Given task
Repeat exactly the lines of the listing below, please, starting with the first and ending with the line containing "return rows"; leave out the rest.

Material

..............................

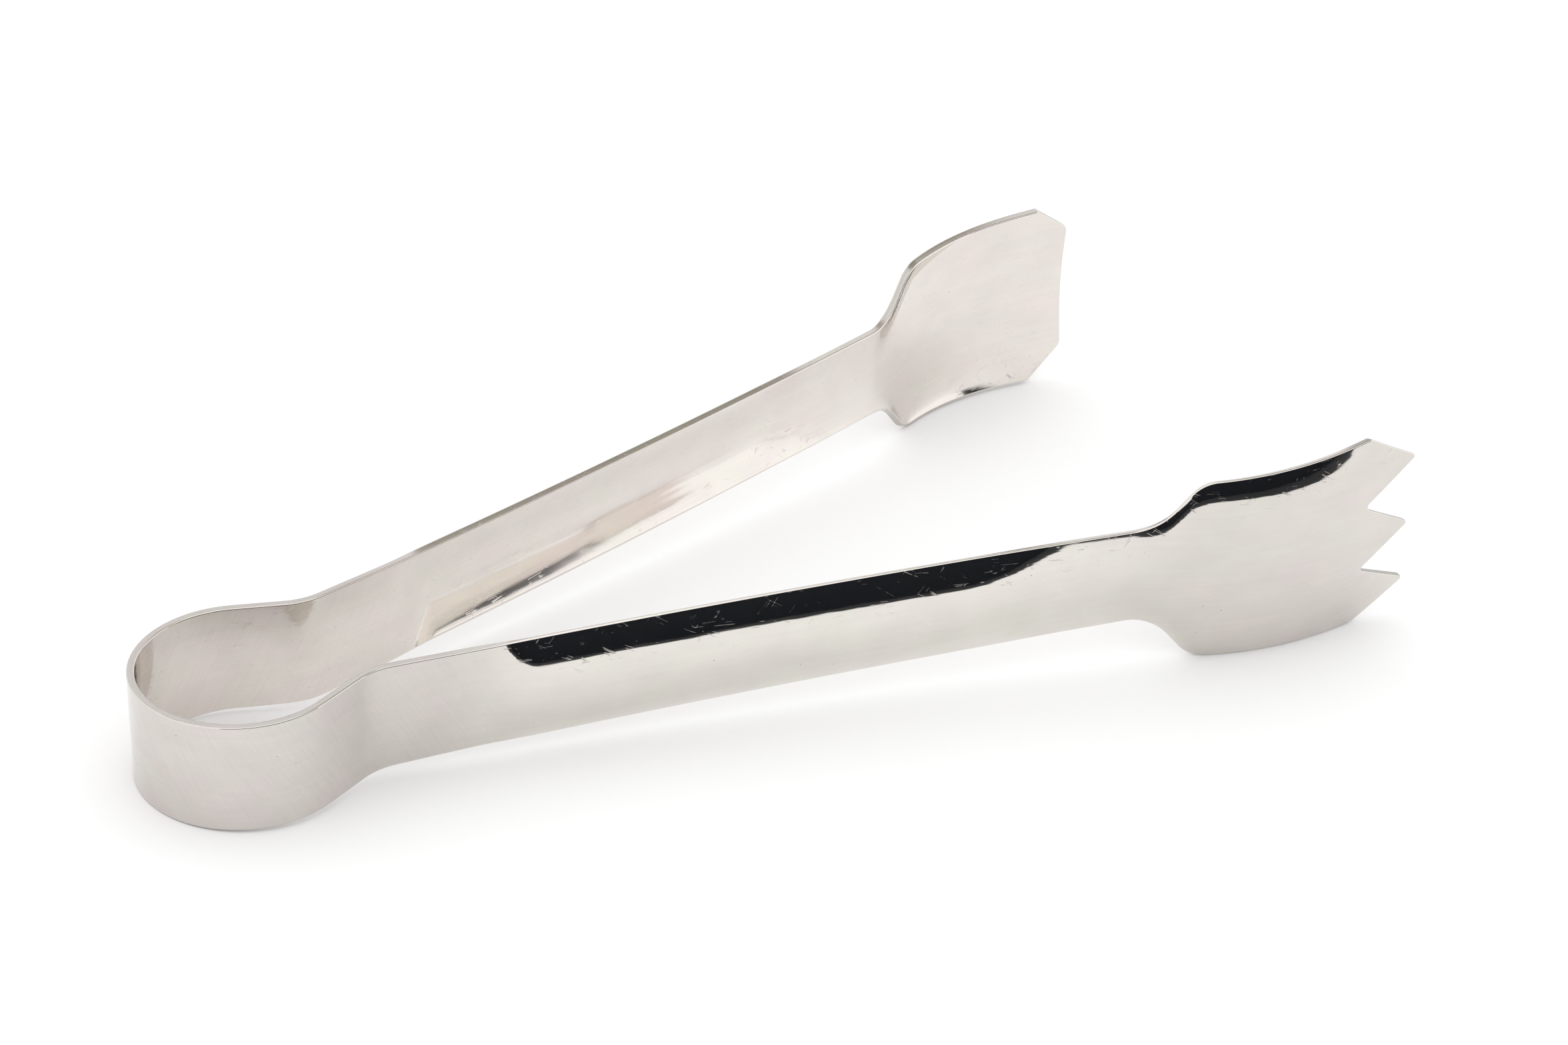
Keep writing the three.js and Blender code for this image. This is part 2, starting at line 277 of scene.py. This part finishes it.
def edge_profile():
    """The rounded edge of the sheet, from the outer face round to the inner face: how far in from
    the outline, how far out from the middle surface, and how the normal leans."""
    rows = []
    flat = THICKNESS / 2 - EDGE_ROUND
    for face in (1, -1):
        angles = EDGE_ANGLES if face > 0 else EDGE_ANGLES[::-1]
        for angle in angles:
            inset = EDGE_ROUND * (1 - math.sin(angle))
            out = face * (flat + EDGE_ROUND * math.cos(angle))
            rows.append((inset, out, face * math.cos(angle), math.sin(angle)))
    return rows


def sheet_mesh(name, side, distance, height, out, lift, slide_along, slide_up, faces):
    """Makes an object from places on the flat blank. Each normal is a mix of the sheet's outward
    normal (lift) and directions in the sheet."""
    point, normal, tangent_along, tangent_up = side.surface(distance, height)
    point = placed(point + normal * out[:, None])
    shade = normal * lift[:, None] + tangent_along * slide_along[:, None] + tangent_up * slide_up[:, None]
    shade = turned(shade / np.linalg.norm(shade, axis=1, keepdims=True))
    mesh = bpy.data.meshes.new(name)
    mesh.from_pydata(point.tolist(), [], faces)
    mesh.validate()
    mesh.shade_smooth()
    blank = mesh.attributes.new("blank", "FLOAT_VECTOR", "POINT")
    blank.data.foreach_set("vector", np.stack([side.sign * distance, height, out], -1).ravel())
    mesh.normals_split_custom_set_from_vertices(shade.tolist())
    piece = bpy.data.objects.new(name, mesh)
    bpy.context.collection.objects.link(piece)
    return piece


def oriented(faces, side):
    """Faces are written for the scoop side; the fork side is its mirror image."""
    return [face[::-1] for face in faces] if side.sign < 0 else faces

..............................

Result of the task
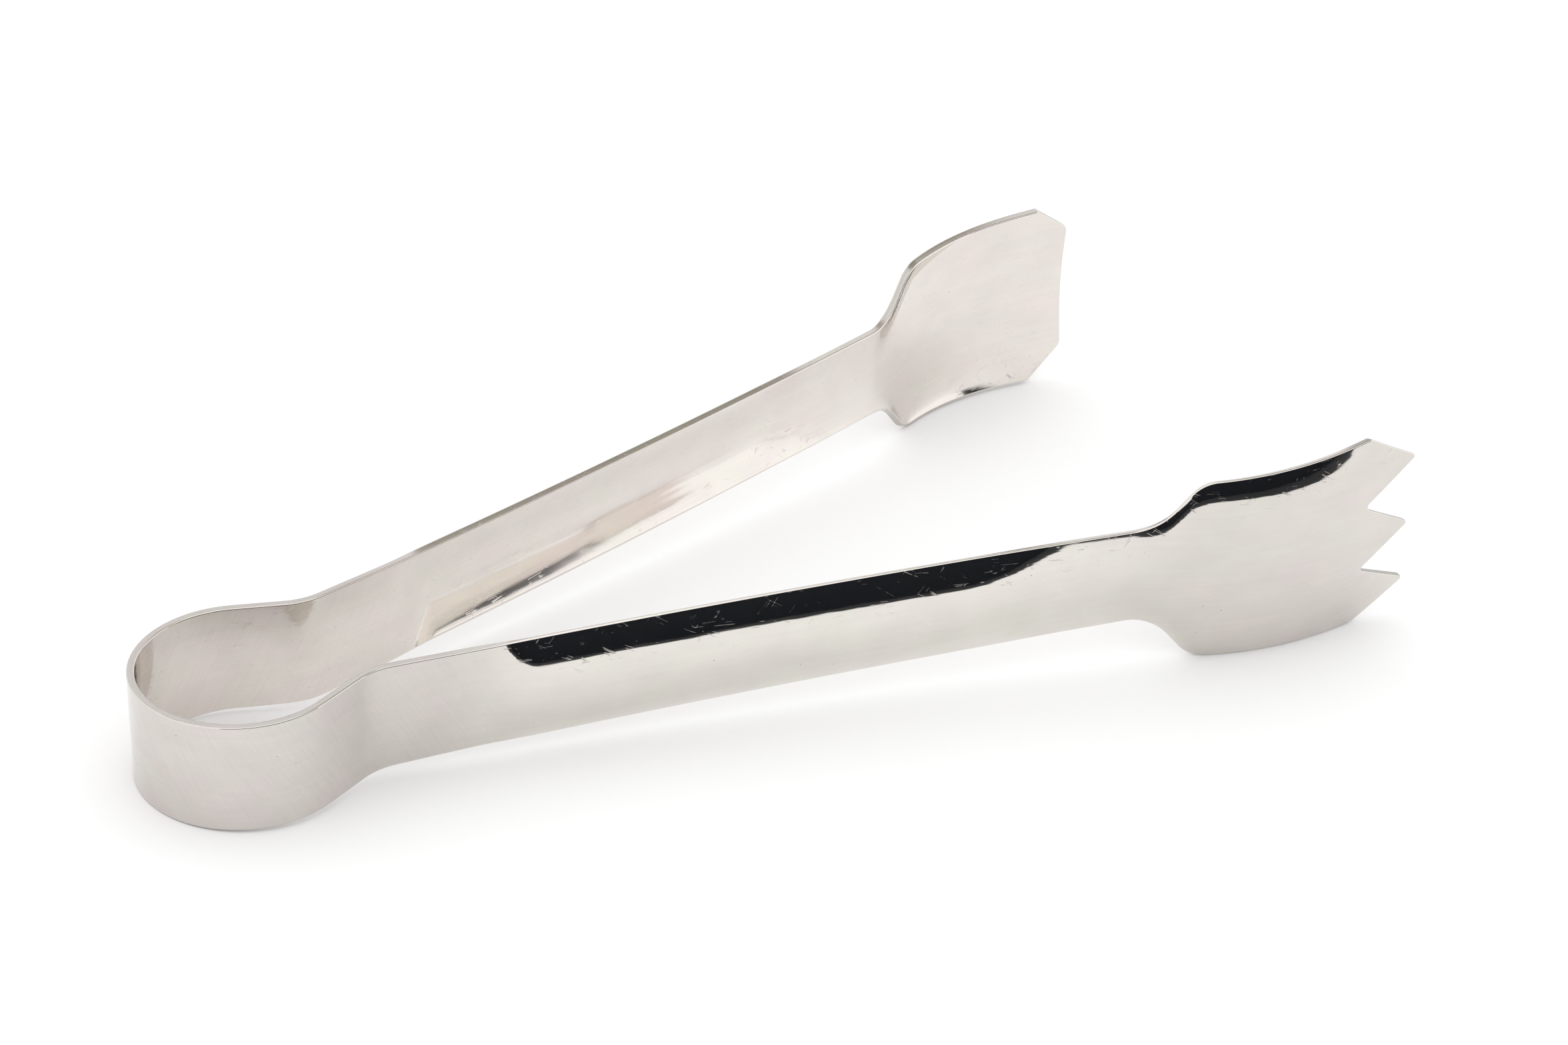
Keep writing the three.js and Blender code for this image. This is part 2, starting at line 277 of scene.py. This part finishes it.
def edge_profile():
    """The rounded edge of the sheet, from the outer face round to the inner face: how far in from
    the outline, how far out from the middle surface, and how the normal leans."""
    rows = []
    flat = THICKNESS / 2 - EDGE_ROUND
    for face in (1, -1):
        angles = EDGE_ANGLES if face > 0 else EDGE_ANGLES[::-1]
        for angle in angles:
            inset = EDGE_ROUND * (1 - math.sin(angle))
            out = face * (flat + EDGE_ROUND * math.cos(angle))
            rows.append((inset, out, face * math.cos(angle), math.sin(angle)))
    return rows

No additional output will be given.